-- Supplied entries --
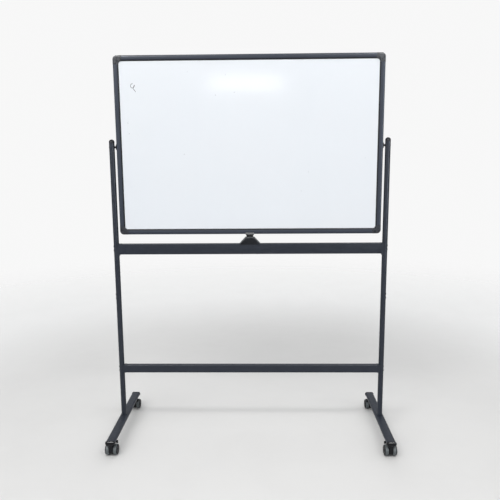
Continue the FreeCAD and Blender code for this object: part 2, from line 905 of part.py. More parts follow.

---

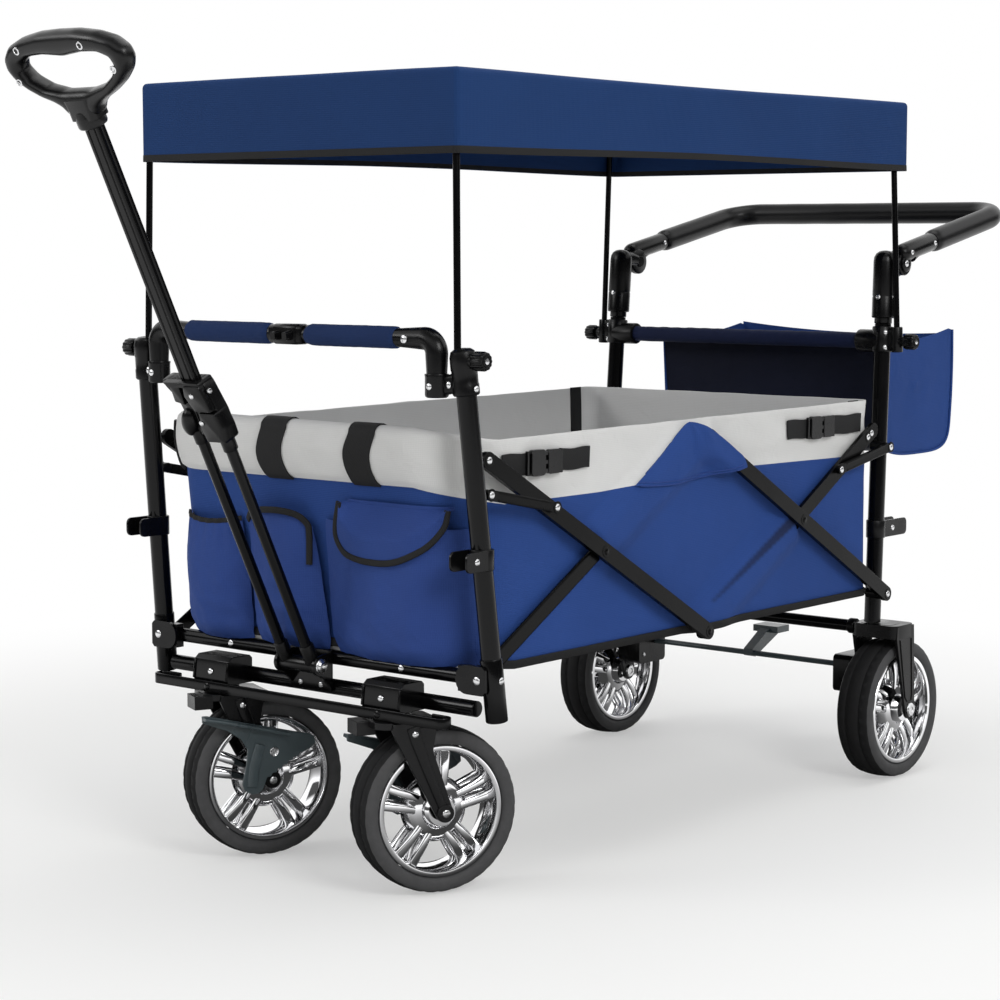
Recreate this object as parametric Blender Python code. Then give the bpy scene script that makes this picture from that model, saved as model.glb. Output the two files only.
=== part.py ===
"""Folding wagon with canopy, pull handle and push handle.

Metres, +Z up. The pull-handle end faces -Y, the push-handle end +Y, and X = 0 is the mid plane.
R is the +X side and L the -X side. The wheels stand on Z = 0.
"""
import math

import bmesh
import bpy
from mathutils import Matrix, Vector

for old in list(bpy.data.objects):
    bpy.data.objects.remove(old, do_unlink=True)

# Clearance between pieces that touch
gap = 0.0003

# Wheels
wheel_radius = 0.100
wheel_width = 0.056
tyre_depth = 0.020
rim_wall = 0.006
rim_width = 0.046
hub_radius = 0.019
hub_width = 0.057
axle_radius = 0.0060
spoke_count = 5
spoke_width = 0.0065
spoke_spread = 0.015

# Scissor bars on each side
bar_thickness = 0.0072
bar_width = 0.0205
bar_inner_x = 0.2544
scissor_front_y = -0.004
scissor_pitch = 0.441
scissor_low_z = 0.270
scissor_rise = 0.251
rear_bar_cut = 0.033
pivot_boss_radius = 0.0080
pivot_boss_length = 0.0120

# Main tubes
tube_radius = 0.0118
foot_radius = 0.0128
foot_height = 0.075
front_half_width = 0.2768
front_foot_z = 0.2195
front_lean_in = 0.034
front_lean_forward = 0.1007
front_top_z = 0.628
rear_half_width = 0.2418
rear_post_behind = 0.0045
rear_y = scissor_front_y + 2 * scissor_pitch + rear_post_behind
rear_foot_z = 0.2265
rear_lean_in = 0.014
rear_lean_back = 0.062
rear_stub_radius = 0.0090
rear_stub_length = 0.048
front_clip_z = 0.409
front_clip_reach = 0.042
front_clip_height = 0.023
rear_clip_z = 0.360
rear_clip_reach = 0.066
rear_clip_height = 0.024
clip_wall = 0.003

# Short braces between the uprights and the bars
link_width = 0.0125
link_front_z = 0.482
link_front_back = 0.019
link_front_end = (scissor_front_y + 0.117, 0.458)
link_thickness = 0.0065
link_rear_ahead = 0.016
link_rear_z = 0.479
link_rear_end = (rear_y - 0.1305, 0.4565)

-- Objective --
Your task is to quote exactly the lines beginning with the one that contains "Recreate this object" and ending with the one that contains "pivot_boss_length = 0.0120", with nothing left out or added.

-- Exercise solution --
Recreate this object as parametric Blender Python code. Then give the bpy scene script that makes this picture from that model, saved as model.glb. Output the two files only.
=== part.py ===
"""Folding wagon with canopy, pull handle and push handle.

Metres, +Z up. The pull-handle end faces -Y, the push-handle end +Y, and X = 0 is the mid plane.
R is the +X side and L the -X side. The wheels stand on Z = 0.
"""
import math

import bmesh
import bpy
from mathutils import Matrix, Vector

for old in list(bpy.data.objects):
    bpy.data.objects.remove(old, do_unlink=True)

# Clearance between pieces that touch
gap = 0.0003

# Wheels
wheel_radius = 0.100
wheel_width = 0.056
tyre_depth = 0.020
rim_wall = 0.006
rim_width = 0.046
hub_radius = 0.019
hub_width = 0.057
axle_radius = 0.0060
spoke_count = 5
spoke_width = 0.0065
spoke_spread = 0.015

# Scissor bars on each side
bar_thickness = 0.0072
bar_width = 0.0205
bar_inner_x = 0.2544
scissor_front_y = -0.004
scissor_pitch = 0.441
scissor_low_z = 0.270
scissor_rise = 0.251
rear_bar_cut = 0.033
pivot_boss_radius = 0.0080
pivot_boss_length = 0.0120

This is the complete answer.